Deep Integration with Cloud-Scale Automation Ecosystems

real problem 3 in srv6 compatibility with open source platforms

Traditional network devices are often isolated in automated operations. They require dedicated drivers or vendor-specific APIs for integration, which slows down coordination across teams and systems.

SONiC is built on a structured data model based on ConfigDB and AppDB. It is designed for automation toolchains such as Ansible, Terraform, gNMI, and gRPC.

When SRv6 configurations, policies, and telemetry are integrated into SONiC’s database layer, they are naturally exposed as API-accessible objects. This allows cloud management platforms to consume and orchestrate them directly, without additional translation layers.

Benefits of SRv6 in SONiC

From a customer’s perspective, the value of this capability can be summarized in three areas.

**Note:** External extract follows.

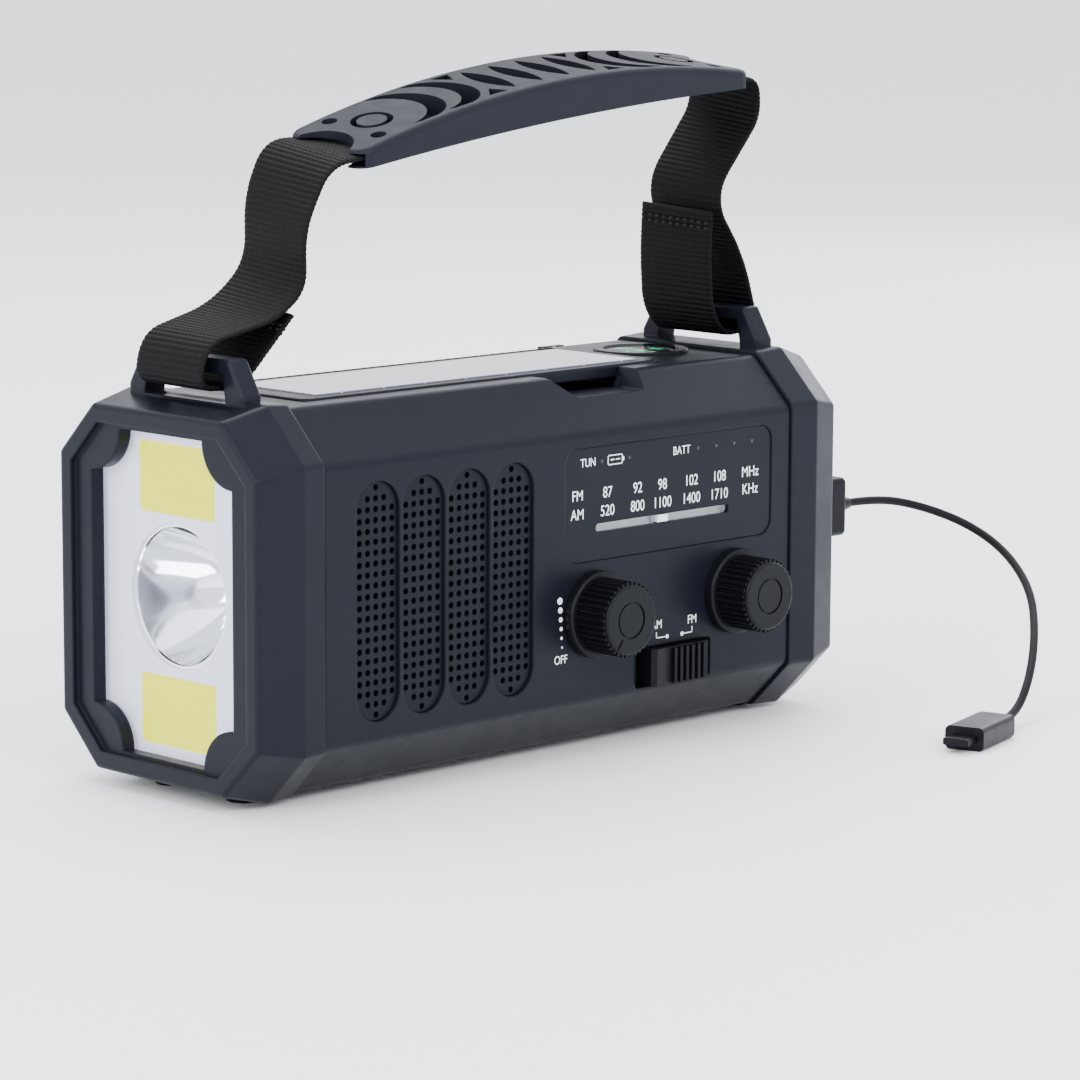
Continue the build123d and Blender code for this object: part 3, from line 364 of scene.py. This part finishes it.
STATIONS = [13.4, 24.0, 32.8, 43.2, 53.4]
FM_MARKS = ("87", "92", "98", "102", "108")
AM_MARKS = ("520", "800", "1100", "1400", "1710")
for x, fm, am in zip(STATIONS, FM_MARKS, AM_MARKS):
    label(f"scale_fm_{fm}", fm, x, 65.4, 2.7)
    label(f"scale_am_{am}", am, x, 60.9, 2.7)
label("scale_name_fm", "FM", 3.0, 65.4, 2.6)
label("scale_name_am", "AM", 3.0, 60.8, 2.6)
label("scale_unit_mhz", "MHz", 64.8, 65.5, 2.7)
label("scale_unit_khz", "KHz", 64.8, 61.1, 2.7)
label("label_tune", "TUN", 6.6, 73.3, 2.1)
label("label_charge", "BATT", 39.6, 73.3, 2.1)
printed("indicator_marks",
        [(13.4, 74.3, 18.6, 74.55), (13.4, 72.05, 18.6, 72.3),
         (13.4, 72.05, 13.65, 74.55), (18.35, 72.05, 18.6, 74.55),
         (18.6, 72.8, 19.1, 73.8), (14.4, 73.2, 15.6, 73.5), (16.2, 73.2, 17.6, 73.5)],
        [])
printed("indicator_lamps", [], [(x, 73.3, 0.42) for x in (11.4, 21.0, 45.6, 52.2, 58.8, 65.4)], material=INNER)

label("label_off", "OFF", -2.8, 25.9, 2.1, y=FRONT_Y)
label("label_am", "AM", 30.8, 30.4, 2.2, y=FRONT_Y)
label("label_fm", "FM", 43.6, 30.3, 2.2, y=FRONT_Y)
printed("volume_dots", [],
        [(-2.4 - 0.16 * i, 29.0 + 2.3 * i, 0.26 + 0.12 * i) for i in range(6)], y=FRONT_Y)
printed("band_marks",
        [(30.6, 27.0, 34.0, 27.25), (30.6, 27.0, 30.85, 28.6),
         (40.6, 27.0, 43.7, 27.25), (43.45, 27.0, 43.7, 28.6)],
        [(34.6, 27.1, 0.55), (40.0, 27.1, 0.55)], y=FRONT_Y)


# ------------------------------------------------------------------ compass card
def compass_print():
    z = COMPASS_PRINT_Z
    vertices, faces = [], []
    for i in range(36):
        angle = math.radians(10 * i)
        inner, outer = (7.0 if i % 9 == 0 else 8.0), 8.9
        direction = Vector((math.cos(angle), math.sin(angle), 0))
        side = Vector((-direction.y, direction.x, 0)) * 0.14
        centre = Vector((*COMPASS, z))
        corners = [centre + direction * r + side * s
                   for r, s in ((inner, -1), (outer, -1), (outer, 1), (inner, 1))]
        start = len(vertices)
        vertices.extend(tuple(c) for c in corners)
        faces.append((start, start + 1, start + 2, start + 3))
    mesh_piece("compass_ticks", vertices, faces, PRINT, "compass")
    needle_v, needle_f = [], []
    for side in (1, -1):
        start = len(needle_v)
        needle_v += [(COMPASS[0] - 0.9, COMPASS[1], z), (COMPASS[0] + 0.9, COMPASS[1], z),
                     (COMPASS[0], COMPASS[1] + side * 4.4, z)]
        needle_f.append((start, start + 1, start + 2))
    mesh_piece("compass_needle", needle_v, needle_f, GLOWING_GREEN_PRINT, "compass")
    for letter, dx, dy in (("N", 0, 5.9), ("E", 5.9, 0), ("S", 0, -5.9), ("W", -5.9, 0)):
        curve = bpy.data.curves.new(f"compass_{letter}", "FONT")
        curve.body = letter
        curve.size = 5.4 * MM
        curve.extrude = 0.01 * MM
        curve.align_x, curve.align_y = "CENTER", "CENTER"
        curve.materials.append(GLOWING_GREEN_PRINT if letter in "NEW" else PRINT)
        obj = link(bpy.data.objects.new(f"compass_{letter}", curve))
        obj.location = mm(COMPASS[0] + dx, COMPASS[1] + dy, z)
        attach(obj, "compass")


compass_print()


# ------------------------------------------------------------------ reflector
def reflector_skin():
    """Polished coating on the inside of the reflector bowl, just clear of its wall."""
    depth, throat, rim, sides, steps = 19.0, 3.2, 16.35, 120, 40
    vertices, faces = [], []
    for i in range(steps + 1):
        radius = rim - (rim - throat - 0.05) * i / steps
        x = REFLECTOR_MOUTH_X + depth * (rim ** 2 - radius ** 2) / (rim ** 2 - throat ** 2)
        for j in range(sides):
            angle = 2 * math.pi * j / sides
            vertices.append((x, radius * math.cos(angle), LAMP_Z + radius * math.sin(angle)))
    for i in range(steps):
        for j in range(sides):
            a, b = i * sides + j, i * sides + (j + 1) % sides
            faces.append((a, b, b + sides, a + sides))
    mesh_piece("reflector_coating", vertices, faces, MIRROR, "radio", smooth=True)


reflector_skin()


# ------------------------------------------------------------------ webbing straps
LEFT_FRONT_EDGE = [(-41.0, 148.4), (-55.5, 147.0), (-63.6, 132.0), (-63.2, 118.4), (-72.0, 112.0),
                   (-93.0, 107.8), (-96.0, 97.7), (-83.0, 97.2), (-67.2, 112.6)]
LEFT_REAR_EDGE = [(-41.0, 151.6), (-54.5, 151.4), (-60.6, 139.0), (-60.4, 123.0), (-72.0, 113.6),
                  (-92.0, 108.4), (-95.0, 97.7), (-83.0, 97.2), (-66.4, 113.8)]
RIGHT_FRONT_EDGE = [(83.0, 161.7), (92.4, 162.4), (93.0, 152.6), (75.6, 132.6), (87.4, 117.0),
                    (93.4, 98.2), (80.6, 97.2), (75.8, 104.0), (74.8, 117.0), (75.3, 129.0)]
RIGHT_REAR_EDGE = [(83.0, 165.2), (92.6, 165.9), (93.4, 155.4), (75.8, 134.0), (87.4, 117.0),
                   (93.4, 98.2), (80.6, 97.2), (75.8, 104.0), (74.8, 117.0), (75.5, 130.4)]


def rounded_line(points, steps=14):
    """Points of a polyline in X and Z whose corners are arcs as wide as their two runs allow."""
    line = [Vector(points[0])]
    for before, at, after in zip(points, points[1:], points[2:]):
        before, at, after = Vector(before), Vector(at), Vector(after)
        run_in, run_out = at - before, after - at
        reach = 0.45 * min(run_in.length, run_out.length)
        start, end = at - run_in.normalized() * reach, at + run_out.normalized() * reach
        for i in range(steps + 1):
            t = i / steps
            line.append(start * (1 - t) ** 2 + at * 2 * t * (1 - t) + end * t * t)
    line.append(Vector(points[-1]))
    return line


def resample(line, count):
    lengths = [0.0]
    for a, b in zip(line, line[1:]):
        lengths.append(lengths[-1] + (b - a).length)
    result, j = [], 0
    for i in range(count):
        target = lengths[-1] * i / (count - 1)
        while j < len(lengths) - 2 and lengths[j + 1] < target:
            j += 1
        span = max(lengths[j + 1] - lengths[j], 1e-9)
        result.append(line[j].lerp(line[j + 1], (target - lengths[j]) / span))
    return result, lengths[-1]


def stitch_row(middle, row, columns, vertices, faces):
    """Adds one row of raised stitches across both faces of the strap."""
    tangent = middle[row + 1][0] - middle[row - 1][0]
    normal = Vector((-tangent.y, tangent.x)).normalized()
    along = tangent.normalized()
    for column in range(1, columns, 2):
        y = STRAP_WIDTH * (column / columns - 0.5)
        place = middle[row][column * (len(middle[row]) - 1) // columns]
        for side in (1, -1):
            start = len(vertices)
            for dy in (-0.55, 0.55):
                for step, lift in ((-0.3, 0.6), (-0.3, 0.95), (0.3, 0.95), (0.3, 0.6)):
                    x = place.x + along.x * step + normal.x * lift * side
                    z = place.y + along.y * step + normal.y * lift * side
                    vertices.append((x, y + dy, z))
            for quad in ((0, 1, 2, 3), (4, 7, 6, 5), (0, 4, 5, 1), (1, 5, 6, 2), (2, 6, 7, 3), (3, 7, 4, 0)):
                faces.append(tuple(start + i for i in quad))


def webbing(name, front_edge, rear_edge, node, seam):
    """Ribbed strap: straight ribs across it, crossed by shallow warp columns."""
    pitch, columns, per_rib, per_column = 1.35, 20, 6, 3
    _, length = resample(rounded_line(front_edge), 10)
    rows = int(length / pitch * per_rib)
    front, _ = resample(rounded_line(front_edge), rows)
    rear, _ = resample(rounded_line(rear_edge), rows)
    across = columns * per_column
    middle = []
    for f, r in zip(front, rear):
        middle.append([Vector((*f.lerp(r, j / across), 0)) for j in range(across + 1)])
    vertices, faces = [], []
    half_width = STRAP_WIDTH / 2
    for side in (1, -1):
        for i in range(rows):
            a, b = max(i - 1, 0), min(i + 1, rows - 1)
            tangent = (front[b] + rear[b]) - (front[a] + rear[a])
            normal = Vector((-tangent.y, tangent.x)).normalized()
            rib = abs(math.sin(math.pi * length * i / (rows - 1) / pitch)) ** 0.7
            for j in range(across + 1):
                groove = abs(math.sin(math.pi * j / per_column))
                edge = min(j, across - j) / across
                rounding = 1.0 if edge > 0.04 else math.sqrt(max(edge / 0.04, 0.0)) * 0.75 + 0.25
                height = (STRAP_THICKNESS / 2 - 0.42 + 0.38 * rib + 0.09 * groove) * rounding
                base = middle[i][j]
                wander = 0.10 * math.sin(i * 1.3 + side) if j in (0, across) else 0.0
                y = -half_width + STRAP_WIDTH * j / across + (wander if j == 0 else -wander)
                vertices.append((base.x + normal.x * height * side, y, base.y + normal.y * height * side))
    width = across + 1
    layer = rows * width
    for side in range(2):
        for i in range(rows - 1):
            for j in range(across):
                s = side * layer + i * width + j
                faces.append((s, s + 1, s + width + 1, s + width))
    for i in range(rows - 1):
        for j in (0, across):
            s = i * width + j
            faces.append((s, s + width, s + width + layer, s + layer))
    for i in (0, rows - 1):
        for j in range(across):
            s = i * width + j
            faces.append((s, s + 1, s + 1 + layer, s + layer))
    woven = len(faces)
    for row in (int(seam * rows), int(seam * rows) + per_rib):
        stitch_row(middle, row, columns, vertices, faces)
    strap = mesh_piece(name, vertices, faces, WEBBING, None, smooth=True)
    strap.data.materials.append(THREAD)
    strap.data.polygons.foreach_set("material_index", [0] * woven + [1] * (len(faces) - woven))
    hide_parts(node)
    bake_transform(strap)
    return strap


webbing("webbing_left", LEFT_FRONT_EDGE, LEFT_REAR_EDGE, "strap_left", 0.955)
webbing("webbing_right", RIGHT_FRONT_EDGE, RIGHT_REAR_EDGE, "strap_right", 0.965)


# ------------------------------------------------------------------ charging cable
CABLE_ROUTE = [
    (125.6, -16.0, 49.0), (137.0, -16.0, 49.0), (150.0, -19.0, 46.5), (159.5, -29.0, 41.6),
    (160.0, -42.5, 35.4), (153.0, -57.0, 27.4), (139.5, -69.5, 18.8), (125.0, -79.5, 10.2),
    (113.5, -84.2, 3.0), (104.4, -86.9, 3.0),
]
curve = bpy.data.curves.new("charging_cable", "CURVE")
curve.dimensions = "3D"
spline = curve.splines.new("NURBS")
spline.points.add(len(CABLE_ROUTE) - 1)
for point, place in zip(spline.points, CABLE_ROUTE):
    point.co = (*mm(*place), 1)
spline.order_u = 3
spline.use_endpoint_u = True
spline.resolution_u = 12
curve.resolution_u = 12
curve.bevel_depth = CABLE_DIAMETER / 2 * MM
curve.bevel_resolution = 6
curve.use_fill_caps = True
curve.materials.append(RUBBER)
cable = link(bpy.data.objects.new("charging_cable", curve))
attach(cable, "radio")
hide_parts("usb_cable")

# ------------------------------------------------------------------ floor, light and camera
bpy.ops.mesh.primitive_plane_add(size=30)
floor = bpy.context.object
floor.name = "studio_floor"
floor_material, _, floor_shader = new_material("studio_floor")
floor_shader.inputs["Base Color"].default_value = (0.94, 0.945, 0.96, 1)
floor_shader.inputs["Roughness"].default_value = 0.6
floor.data.materials.append(floor_material)

world = bpy.data.worlds.new("studio")
bpy.context.scene.world = world
world.use_nodes = True
background = world.node_tree.nodes["Background"]
background.inputs["Color"].default_value = (0.93, 0.95, 1.0, 1)
background.inputs["Strength"].default_value = 2.1


def softbox(name, place, target, size, watts, colour=(1, 1, 1)):
    lamp = bpy.data.lights.new(name, "AREA")
    lamp.shape = "RECTANGLE"
    lamp.size, lamp.size_y = size
    lamp.energy = watts
    lamp.color = colour
    obj = link(bpy.data.objects.new(name, lamp))
    obj.location = place
    obj.rotation_euler = (Vector(target) - Vector(place)).to_track_quat("-Z", "Y").to_euler()


softbox("key_softbox", (-0.25, -1.3, 0.95), (0, 0, 0.06), (0.9, 0.7), 16)
softbox("fill_softbox", (-1.4, -0.2, 0.7), (0, 0, 0.06), (0.8, 0.8), 20)
softbox("top_softbox", (0.3, 0.5, 1.4), (0, 0, 0.1), (1.2, 0.9), 20)
softbox("rim_softbox", (1.3, 0.5, 0.6), (0, 0, 0.06), (0.6, 0.8), 6, (0.85, 0.88, 1.0))

camera_data = bpy.data.cameras.new("photo_camera")
camera_data.sensor_width = 36.0
camera_data.lens = 138.8
camera_data.clip_start = 0.01
camera_data.dof.use_dof = False
camera = link(bpy.data.objects.new("photo_camera", camera_data))
RIGHT = Vector((0.7109, -0.7033, 0.0045))
UP = Vector((0.1084, 0.116, 0.9873))
FORWARD = Vector((0.6949, 0.7014, -0.1587))
turn = Matrix((RIGHT, UP, -FORWARD)).transposed()
camera.matrix_world = Matrix.Translation((-0.7054, -0.7384, 0.2151)) @ turn.to_4x4()
bpy.context.scene.camera = camera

First, it enables greater procurement flexibility. Customers are no longer locked into a single vendor’s integrated hardware and software stack. Hardware, silicon, software, and control plane components can be combined in a more open and modular way.

Second, it provides operational consistency. Data center (DC), data center interconnect (DCI), and even parts of WAN environments can converge on a unified SRv6 architecture. This reduces complexity caused by multi-protocol stitching and protocol translation across domains.

Third, it simplifies operations. A unified open platform is better suited for automation, orchestration, monitoring, fault localization, and bulk configuration changes. This reduces manual intervention and lowers coordination overhead across boundary systems.

Explore the feature set of SRv6 !

Conclusion

In summary, the core value of SRv6 compatibility with open source platforms is not simply porting SRv6 into SONiC. It is about making SRv6 a scalable, automatable, and continuously evolvable capability in open white-box networks.

At the same time, SRv6 elevates SONiC from an open network operating system into a platform capable of supporting advanced services such as DC, DCI, traffic engineering, VPN, and FRR.